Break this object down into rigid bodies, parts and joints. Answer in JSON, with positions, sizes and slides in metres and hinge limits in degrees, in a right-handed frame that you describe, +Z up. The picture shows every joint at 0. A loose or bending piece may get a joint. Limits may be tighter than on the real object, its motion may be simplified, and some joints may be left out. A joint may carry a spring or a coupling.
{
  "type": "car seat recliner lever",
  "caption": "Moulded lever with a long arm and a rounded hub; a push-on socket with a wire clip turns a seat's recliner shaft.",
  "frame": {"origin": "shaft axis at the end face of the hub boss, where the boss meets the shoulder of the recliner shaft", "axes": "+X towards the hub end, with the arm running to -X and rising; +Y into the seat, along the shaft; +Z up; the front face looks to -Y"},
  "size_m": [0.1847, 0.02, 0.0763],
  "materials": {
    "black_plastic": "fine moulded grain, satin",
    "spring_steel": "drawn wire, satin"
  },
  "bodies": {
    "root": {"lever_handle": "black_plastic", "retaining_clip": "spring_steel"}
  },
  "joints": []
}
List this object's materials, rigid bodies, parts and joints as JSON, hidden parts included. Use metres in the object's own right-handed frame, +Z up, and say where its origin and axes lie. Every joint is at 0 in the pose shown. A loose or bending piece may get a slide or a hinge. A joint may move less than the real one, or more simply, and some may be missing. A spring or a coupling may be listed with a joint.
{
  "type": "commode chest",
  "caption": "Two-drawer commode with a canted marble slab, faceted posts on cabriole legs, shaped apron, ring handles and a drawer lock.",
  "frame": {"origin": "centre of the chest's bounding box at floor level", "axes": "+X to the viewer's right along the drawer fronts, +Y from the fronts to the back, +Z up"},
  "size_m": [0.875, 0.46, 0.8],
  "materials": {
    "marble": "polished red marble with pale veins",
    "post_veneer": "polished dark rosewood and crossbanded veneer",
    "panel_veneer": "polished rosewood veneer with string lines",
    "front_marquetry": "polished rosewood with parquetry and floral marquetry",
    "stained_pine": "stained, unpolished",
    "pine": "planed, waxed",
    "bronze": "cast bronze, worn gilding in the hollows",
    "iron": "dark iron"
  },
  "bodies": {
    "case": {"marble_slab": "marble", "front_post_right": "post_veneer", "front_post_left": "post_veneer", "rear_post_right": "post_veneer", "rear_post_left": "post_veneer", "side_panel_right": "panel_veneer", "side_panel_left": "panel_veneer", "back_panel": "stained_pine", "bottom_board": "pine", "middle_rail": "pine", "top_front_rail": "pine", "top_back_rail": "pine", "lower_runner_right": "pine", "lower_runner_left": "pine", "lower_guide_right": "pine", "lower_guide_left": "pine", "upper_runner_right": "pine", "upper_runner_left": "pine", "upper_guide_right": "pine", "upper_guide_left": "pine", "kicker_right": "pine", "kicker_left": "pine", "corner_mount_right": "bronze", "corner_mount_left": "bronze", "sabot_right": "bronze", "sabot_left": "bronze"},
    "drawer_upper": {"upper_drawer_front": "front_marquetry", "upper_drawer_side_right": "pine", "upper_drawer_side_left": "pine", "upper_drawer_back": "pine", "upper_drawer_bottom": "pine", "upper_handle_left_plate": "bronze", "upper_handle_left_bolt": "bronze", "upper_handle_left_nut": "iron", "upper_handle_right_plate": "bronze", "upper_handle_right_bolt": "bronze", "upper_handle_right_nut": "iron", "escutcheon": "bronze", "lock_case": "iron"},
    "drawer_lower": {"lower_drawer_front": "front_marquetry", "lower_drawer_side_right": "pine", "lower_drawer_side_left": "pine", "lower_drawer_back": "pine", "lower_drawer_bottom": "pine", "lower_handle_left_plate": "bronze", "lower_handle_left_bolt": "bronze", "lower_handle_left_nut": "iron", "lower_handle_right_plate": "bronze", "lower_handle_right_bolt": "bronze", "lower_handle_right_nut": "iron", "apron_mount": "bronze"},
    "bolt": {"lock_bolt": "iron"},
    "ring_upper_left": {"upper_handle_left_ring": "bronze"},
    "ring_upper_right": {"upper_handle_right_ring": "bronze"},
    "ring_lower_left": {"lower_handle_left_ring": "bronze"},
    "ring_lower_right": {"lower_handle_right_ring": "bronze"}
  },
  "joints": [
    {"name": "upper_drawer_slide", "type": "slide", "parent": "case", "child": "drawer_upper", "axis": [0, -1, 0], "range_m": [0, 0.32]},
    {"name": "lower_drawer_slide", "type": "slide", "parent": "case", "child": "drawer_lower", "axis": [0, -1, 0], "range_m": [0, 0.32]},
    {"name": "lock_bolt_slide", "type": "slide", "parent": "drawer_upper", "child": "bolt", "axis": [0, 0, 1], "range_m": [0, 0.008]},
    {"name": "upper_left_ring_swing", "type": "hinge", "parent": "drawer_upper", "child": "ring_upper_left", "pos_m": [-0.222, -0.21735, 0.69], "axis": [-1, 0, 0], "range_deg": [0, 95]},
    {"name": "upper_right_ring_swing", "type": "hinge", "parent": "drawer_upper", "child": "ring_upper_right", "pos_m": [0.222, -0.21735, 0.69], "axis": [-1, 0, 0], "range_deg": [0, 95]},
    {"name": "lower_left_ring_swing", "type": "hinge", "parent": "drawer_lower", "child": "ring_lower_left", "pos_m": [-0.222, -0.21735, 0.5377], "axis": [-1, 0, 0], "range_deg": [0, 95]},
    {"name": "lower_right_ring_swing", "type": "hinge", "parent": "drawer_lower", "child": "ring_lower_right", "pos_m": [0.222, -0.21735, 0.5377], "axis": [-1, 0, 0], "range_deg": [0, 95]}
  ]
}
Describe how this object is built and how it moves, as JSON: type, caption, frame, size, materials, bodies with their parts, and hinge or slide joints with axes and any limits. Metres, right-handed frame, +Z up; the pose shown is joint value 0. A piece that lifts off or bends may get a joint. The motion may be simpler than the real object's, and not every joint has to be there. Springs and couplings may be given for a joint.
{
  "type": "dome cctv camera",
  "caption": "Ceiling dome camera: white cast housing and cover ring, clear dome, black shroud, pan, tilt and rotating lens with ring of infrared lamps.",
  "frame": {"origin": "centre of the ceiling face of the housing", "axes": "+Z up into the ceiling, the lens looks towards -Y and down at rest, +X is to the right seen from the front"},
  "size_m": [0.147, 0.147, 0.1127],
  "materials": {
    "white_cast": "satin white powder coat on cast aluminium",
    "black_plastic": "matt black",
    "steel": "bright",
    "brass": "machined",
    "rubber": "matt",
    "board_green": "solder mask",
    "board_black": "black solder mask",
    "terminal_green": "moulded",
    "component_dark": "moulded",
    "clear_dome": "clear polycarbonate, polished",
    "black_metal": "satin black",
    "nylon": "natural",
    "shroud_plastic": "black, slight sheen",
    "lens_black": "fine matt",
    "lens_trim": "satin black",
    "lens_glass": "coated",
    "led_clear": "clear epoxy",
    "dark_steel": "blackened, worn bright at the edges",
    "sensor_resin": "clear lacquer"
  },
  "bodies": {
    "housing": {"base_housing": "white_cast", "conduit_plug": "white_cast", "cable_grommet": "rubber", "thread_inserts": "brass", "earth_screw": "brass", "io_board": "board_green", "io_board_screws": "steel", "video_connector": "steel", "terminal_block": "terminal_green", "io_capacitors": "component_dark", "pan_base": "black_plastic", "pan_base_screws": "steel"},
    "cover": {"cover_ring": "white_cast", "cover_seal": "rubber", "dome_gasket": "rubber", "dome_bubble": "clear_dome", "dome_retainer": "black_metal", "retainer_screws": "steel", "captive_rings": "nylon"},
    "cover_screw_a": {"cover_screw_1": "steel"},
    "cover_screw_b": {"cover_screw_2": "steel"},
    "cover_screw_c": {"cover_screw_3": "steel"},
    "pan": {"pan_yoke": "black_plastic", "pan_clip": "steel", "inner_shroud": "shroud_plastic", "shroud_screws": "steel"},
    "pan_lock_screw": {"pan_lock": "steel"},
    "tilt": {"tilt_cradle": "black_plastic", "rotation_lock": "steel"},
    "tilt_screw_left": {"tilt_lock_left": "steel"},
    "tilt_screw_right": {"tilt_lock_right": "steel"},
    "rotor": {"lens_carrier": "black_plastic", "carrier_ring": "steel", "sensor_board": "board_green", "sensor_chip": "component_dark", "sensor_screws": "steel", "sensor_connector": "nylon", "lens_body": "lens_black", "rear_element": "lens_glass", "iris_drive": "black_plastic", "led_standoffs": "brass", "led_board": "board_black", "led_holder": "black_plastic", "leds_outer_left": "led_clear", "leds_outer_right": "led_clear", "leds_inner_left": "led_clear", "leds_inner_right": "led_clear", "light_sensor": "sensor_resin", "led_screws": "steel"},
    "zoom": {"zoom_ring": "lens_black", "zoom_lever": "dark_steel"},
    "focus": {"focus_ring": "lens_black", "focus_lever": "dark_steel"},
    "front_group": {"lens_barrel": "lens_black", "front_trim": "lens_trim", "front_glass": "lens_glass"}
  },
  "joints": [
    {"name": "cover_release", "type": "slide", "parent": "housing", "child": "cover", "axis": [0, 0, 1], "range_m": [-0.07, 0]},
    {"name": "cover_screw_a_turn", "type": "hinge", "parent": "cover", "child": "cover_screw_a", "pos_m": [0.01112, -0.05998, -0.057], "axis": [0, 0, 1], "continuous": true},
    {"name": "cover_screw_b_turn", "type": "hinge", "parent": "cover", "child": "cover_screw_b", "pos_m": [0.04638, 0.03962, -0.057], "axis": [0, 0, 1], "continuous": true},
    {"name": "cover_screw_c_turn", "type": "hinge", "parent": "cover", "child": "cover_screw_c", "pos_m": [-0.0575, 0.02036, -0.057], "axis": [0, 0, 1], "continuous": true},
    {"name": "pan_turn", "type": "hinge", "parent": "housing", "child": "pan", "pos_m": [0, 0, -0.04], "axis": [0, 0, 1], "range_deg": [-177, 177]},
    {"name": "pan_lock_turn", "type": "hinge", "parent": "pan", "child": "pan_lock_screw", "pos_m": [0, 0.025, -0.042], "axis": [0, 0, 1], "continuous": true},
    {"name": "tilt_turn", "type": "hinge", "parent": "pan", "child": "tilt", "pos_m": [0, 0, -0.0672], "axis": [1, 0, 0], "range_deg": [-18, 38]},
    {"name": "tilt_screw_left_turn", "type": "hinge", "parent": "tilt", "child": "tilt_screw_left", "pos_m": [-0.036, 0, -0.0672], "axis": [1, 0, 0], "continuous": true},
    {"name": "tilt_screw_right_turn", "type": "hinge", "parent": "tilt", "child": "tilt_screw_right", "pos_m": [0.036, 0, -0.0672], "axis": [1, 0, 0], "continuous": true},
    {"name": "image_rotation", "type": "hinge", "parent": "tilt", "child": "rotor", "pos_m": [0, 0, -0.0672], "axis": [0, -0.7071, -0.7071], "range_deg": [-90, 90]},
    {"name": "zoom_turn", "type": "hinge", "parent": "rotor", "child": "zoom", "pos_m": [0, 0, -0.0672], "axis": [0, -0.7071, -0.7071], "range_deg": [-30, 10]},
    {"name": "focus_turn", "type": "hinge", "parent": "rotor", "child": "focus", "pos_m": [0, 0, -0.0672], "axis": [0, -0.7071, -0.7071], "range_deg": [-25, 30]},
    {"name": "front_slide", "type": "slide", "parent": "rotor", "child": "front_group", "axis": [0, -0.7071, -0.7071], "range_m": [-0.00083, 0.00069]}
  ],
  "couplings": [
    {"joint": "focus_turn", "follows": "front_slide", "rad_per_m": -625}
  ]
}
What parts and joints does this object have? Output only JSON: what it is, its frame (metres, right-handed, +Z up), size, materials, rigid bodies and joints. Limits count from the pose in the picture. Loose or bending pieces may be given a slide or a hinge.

### TASK GOAL
How many of the lines above include the word "down"? Respond with the number alone.

### CORRECT OUTPUT
2